• RAW DATA

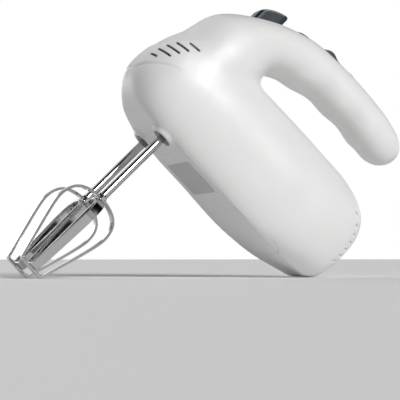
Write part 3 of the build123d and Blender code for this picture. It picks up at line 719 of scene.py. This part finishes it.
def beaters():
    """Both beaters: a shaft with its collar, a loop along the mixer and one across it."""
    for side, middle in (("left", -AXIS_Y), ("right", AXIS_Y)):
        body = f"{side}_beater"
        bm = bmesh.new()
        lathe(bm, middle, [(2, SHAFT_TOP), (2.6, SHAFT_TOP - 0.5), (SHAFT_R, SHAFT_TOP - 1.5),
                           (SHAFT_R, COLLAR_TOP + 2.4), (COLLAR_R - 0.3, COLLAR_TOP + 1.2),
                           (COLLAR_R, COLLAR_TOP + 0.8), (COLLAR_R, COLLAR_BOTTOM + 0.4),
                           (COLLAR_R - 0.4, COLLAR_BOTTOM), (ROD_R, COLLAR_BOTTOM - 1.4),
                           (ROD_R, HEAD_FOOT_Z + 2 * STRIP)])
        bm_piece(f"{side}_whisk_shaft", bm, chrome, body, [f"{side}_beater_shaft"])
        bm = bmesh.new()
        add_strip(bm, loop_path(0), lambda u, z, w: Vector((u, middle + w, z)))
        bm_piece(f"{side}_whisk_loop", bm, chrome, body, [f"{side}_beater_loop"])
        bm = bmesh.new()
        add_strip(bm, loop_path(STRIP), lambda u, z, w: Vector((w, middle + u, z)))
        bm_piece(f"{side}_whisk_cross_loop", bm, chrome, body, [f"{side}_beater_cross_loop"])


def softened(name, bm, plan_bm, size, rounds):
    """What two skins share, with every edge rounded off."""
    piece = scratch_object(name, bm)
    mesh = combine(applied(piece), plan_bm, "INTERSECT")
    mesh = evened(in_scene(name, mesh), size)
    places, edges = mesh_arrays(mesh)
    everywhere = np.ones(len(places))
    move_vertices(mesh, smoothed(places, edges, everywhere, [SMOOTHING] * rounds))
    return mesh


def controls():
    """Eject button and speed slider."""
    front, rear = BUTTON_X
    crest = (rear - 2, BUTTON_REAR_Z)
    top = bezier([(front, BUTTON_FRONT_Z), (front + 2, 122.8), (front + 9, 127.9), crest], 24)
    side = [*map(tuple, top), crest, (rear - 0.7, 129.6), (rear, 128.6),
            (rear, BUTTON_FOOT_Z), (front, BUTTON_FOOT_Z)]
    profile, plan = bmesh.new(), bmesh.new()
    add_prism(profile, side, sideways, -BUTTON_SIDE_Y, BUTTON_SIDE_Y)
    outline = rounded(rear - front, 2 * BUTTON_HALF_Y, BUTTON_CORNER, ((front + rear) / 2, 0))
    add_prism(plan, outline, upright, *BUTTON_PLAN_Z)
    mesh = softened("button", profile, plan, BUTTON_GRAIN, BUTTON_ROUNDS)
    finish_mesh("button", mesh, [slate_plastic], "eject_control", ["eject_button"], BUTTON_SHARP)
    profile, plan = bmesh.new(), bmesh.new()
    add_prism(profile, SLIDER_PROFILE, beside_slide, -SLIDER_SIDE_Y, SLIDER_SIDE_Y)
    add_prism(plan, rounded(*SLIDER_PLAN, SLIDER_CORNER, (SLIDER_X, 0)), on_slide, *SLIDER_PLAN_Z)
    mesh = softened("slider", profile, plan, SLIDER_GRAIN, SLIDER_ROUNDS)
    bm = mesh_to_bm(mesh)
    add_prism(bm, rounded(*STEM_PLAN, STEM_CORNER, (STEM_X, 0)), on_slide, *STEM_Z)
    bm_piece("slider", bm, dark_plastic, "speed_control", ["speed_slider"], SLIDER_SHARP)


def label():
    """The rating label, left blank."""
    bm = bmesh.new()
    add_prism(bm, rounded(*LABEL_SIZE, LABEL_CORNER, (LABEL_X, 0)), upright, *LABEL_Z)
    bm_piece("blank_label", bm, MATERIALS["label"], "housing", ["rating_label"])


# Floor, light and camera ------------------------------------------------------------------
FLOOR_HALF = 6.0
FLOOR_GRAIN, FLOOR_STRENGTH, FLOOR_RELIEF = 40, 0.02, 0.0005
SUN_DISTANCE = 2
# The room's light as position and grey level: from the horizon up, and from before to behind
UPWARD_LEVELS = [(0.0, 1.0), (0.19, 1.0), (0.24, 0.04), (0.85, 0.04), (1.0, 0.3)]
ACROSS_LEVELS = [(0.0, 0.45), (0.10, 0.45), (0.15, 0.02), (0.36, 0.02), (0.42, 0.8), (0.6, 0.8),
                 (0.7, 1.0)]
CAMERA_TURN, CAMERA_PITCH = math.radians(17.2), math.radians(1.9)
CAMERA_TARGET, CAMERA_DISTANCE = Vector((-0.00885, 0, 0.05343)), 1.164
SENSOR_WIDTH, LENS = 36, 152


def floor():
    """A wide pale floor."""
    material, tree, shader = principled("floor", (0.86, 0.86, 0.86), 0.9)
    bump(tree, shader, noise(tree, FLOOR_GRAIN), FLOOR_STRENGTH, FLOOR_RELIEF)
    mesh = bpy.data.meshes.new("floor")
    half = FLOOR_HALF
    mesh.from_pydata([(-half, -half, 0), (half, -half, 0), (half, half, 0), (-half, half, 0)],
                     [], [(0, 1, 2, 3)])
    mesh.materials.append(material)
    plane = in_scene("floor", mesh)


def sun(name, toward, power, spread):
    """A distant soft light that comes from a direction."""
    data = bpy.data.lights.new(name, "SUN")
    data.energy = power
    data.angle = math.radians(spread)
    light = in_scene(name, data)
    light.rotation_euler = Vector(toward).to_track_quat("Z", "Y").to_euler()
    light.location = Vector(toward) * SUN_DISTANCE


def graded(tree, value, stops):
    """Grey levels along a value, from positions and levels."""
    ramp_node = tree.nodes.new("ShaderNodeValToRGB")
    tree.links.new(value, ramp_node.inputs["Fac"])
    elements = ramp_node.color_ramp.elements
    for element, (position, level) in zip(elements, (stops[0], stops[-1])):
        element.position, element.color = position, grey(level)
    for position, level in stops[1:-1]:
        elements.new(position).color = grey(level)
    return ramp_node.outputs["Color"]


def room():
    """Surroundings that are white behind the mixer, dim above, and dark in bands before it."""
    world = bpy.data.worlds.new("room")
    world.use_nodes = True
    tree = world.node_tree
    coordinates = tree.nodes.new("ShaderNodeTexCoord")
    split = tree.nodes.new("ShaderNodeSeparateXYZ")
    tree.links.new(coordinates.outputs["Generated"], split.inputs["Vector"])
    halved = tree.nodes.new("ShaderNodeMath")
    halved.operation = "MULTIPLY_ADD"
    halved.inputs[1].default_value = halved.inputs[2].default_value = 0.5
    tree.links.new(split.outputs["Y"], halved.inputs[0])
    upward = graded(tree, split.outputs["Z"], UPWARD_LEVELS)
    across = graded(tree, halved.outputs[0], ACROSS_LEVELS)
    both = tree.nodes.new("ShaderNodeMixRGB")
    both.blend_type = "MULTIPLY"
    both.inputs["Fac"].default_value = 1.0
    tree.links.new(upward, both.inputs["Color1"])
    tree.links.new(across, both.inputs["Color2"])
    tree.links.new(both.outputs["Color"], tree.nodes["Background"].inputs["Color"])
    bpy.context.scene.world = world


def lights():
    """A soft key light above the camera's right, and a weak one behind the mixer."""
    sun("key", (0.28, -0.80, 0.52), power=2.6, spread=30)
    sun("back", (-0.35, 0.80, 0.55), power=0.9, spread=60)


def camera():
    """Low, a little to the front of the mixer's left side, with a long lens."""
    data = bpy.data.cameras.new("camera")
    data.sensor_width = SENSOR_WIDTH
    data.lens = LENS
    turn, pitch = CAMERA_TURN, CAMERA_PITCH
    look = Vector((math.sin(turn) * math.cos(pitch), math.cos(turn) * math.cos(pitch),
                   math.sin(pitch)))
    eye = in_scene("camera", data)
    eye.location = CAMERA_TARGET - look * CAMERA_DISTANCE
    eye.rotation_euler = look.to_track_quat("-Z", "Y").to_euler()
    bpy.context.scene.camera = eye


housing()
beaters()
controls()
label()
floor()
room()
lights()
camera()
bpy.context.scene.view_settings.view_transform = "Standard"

• AIM OF THE TASK
Using the data above, restate word for word the lines from its opening line through the line that contains "return mesh", and no more.

• RESULT
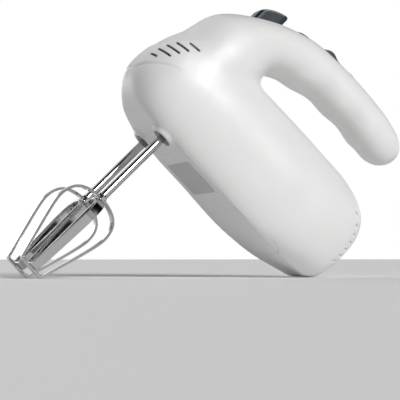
Write part 3 of the build123d and Blender code for this picture. It picks up at line 719 of scene.py. This part finishes it.
def beaters():
    """Both beaters: a shaft with its collar, a loop along the mixer and one across it."""
    for side, middle in (("left", -AXIS_Y), ("right", AXIS_Y)):
        body = f"{side}_beater"
        bm = bmesh.new()
        lathe(bm, middle, [(2, SHAFT_TOP), (2.6, SHAFT_TOP - 0.5), (SHAFT_R, SHAFT_TOP - 1.5),
                           (SHAFT_R, COLLAR_TOP + 2.4), (COLLAR_R - 0.3, COLLAR_TOP + 1.2),
                           (COLLAR_R, COLLAR_TOP + 0.8), (COLLAR_R, COLLAR_BOTTOM + 0.4),
                           (COLLAR_R - 0.4, COLLAR_BOTTOM), (ROD_R, COLLAR_BOTTOM - 1.4),
                           (ROD_R, HEAD_FOOT_Z + 2 * STRIP)])
        bm_piece(f"{side}_whisk_shaft", bm, chrome, body, [f"{side}_beater_shaft"])
        bm = bmesh.new()
        add_strip(bm, loop_path(0), lambda u, z, w: Vector((u, middle + w, z)))
        bm_piece(f"{side}_whisk_loop", bm, chrome, body, [f"{side}_beater_loop"])
        bm = bmesh.new()
        add_strip(bm, loop_path(STRIP), lambda u, z, w: Vector((w, middle + u, z)))
        bm_piece(f"{side}_whisk_cross_loop", bm, chrome, body, [f"{side}_beater_cross_loop"])


def softened(name, bm, plan_bm, size, rounds):
    """What two skins share, with every edge rounded off."""
    piece = scratch_object(name, bm)
    mesh = combine(applied(piece), plan_bm, "INTERSECT")
    mesh = evened(in_scene(name, mesh), size)
    places, edges = mesh_arrays(mesh)
    everywhere = np.ones(len(places))
    move_vertices(mesh, smoothed(places, edges, everywhere, [SMOOTHING] * rounds))
    return mesh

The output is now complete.